Il faut donc que l’instruction du peuple puisse suivre les progrès des arts, et ceux des lumières générales ; et comme la grande pluralité des individus de l’espèce humaine ne peut donner à son instruction qu’un petit nombre d’années, et une attention relativement beaucoup plus faible que celle dont les hommes supérieurs sont capables, il faut encore que les méthodes d’enseigner se perfectionnent, de manière que le même temps et la même attention suffisent pour acquérir des connaissances plus étendues, à mesure qu’elles deviennent nécessaires.

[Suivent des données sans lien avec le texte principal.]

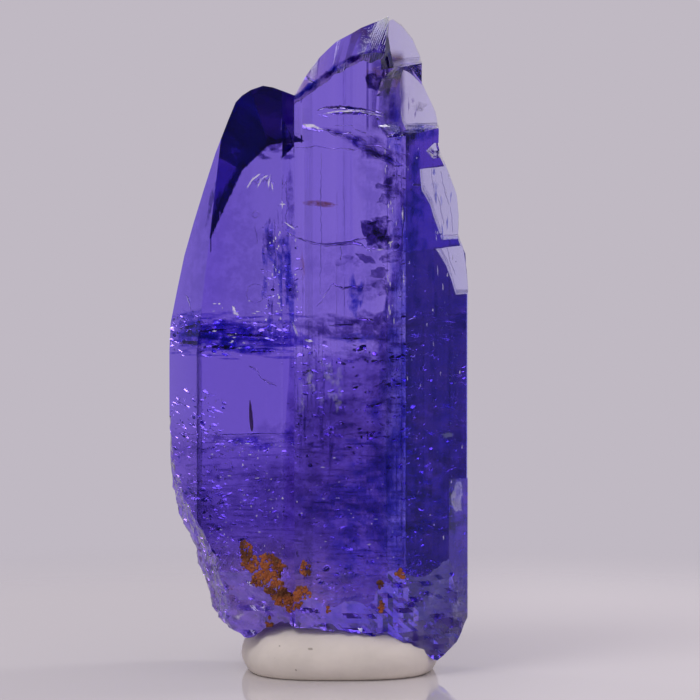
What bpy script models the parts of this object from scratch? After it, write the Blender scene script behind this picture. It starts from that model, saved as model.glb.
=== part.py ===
"""Rough tanzanite: a tall violet-blue crystal, two individuals grown side by side,
standing on its broken base in a small lump of white putty.

Lengths below are in millimetres and are scaled to metres as each mesh is made.
X runs across the broad face, Y into the crystal (the broad face looks along -Y),
and Z runs up the crystal. The origin is on the flat underside of the putty.
"""

import math
import random

import bmesh
import bpy
from mathutils import Vector

MM = 0.001

# Dimensions
LEFT_X = -7.03  # left side face of the smaller individual
RIGHT_X = 6.98  # right side face of the larger individual
SEAM_X = -1.15  # where the two individuals meet on the broad face
RIDGE_Y = -2.9  # how far back the top ridge of the larger individual lies
LEFT_TOP_Z = 27.35  # top of the smaller individual
APEX = (3.24, -2.9, 30.90)  # top of the larger individual
MAIN_FRONT_Y = -4.30  # broad front face of the larger individual
MAIN_BACK_Y = 4.45  # its back face
LEFT_FRONT_Y = -3.55  # front face of the smaller individual, at the seam
LEFT_BACK_Y = 4.45  # its back face
LEFT_TURN = 7.0  # degrees its broad front is turned to the left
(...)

Ainsi, les soins que la puissance publique doit prendre de l’instruction du peuple, ne peuvent se séparer de ceux qu’elle doit donner à une instruction plus étendue ; autrement il arriverait bientôt que le talent se tournerait tout entier vers l’art de gouverner les hommes et de les tromper, et que les ambitieux, débarrassés de la censure incommode des hommes éclairés, trouveraient bientôt moyen d’éluder les faibles barrières que leur imposerait l’instruction commune, ou parviendraient à la corrompre. Les préjugés, qui, dans presque tous les pays, sont la seule instruction de la portion la plus nombreuse, ne sont pas l’ouvrage de la nature, mais celui de l’ambition qui, trompant l’ignorante simplicité des pères, s’empare du droit de livrer à l’abrutissement et à l’erreur les générations naissantes.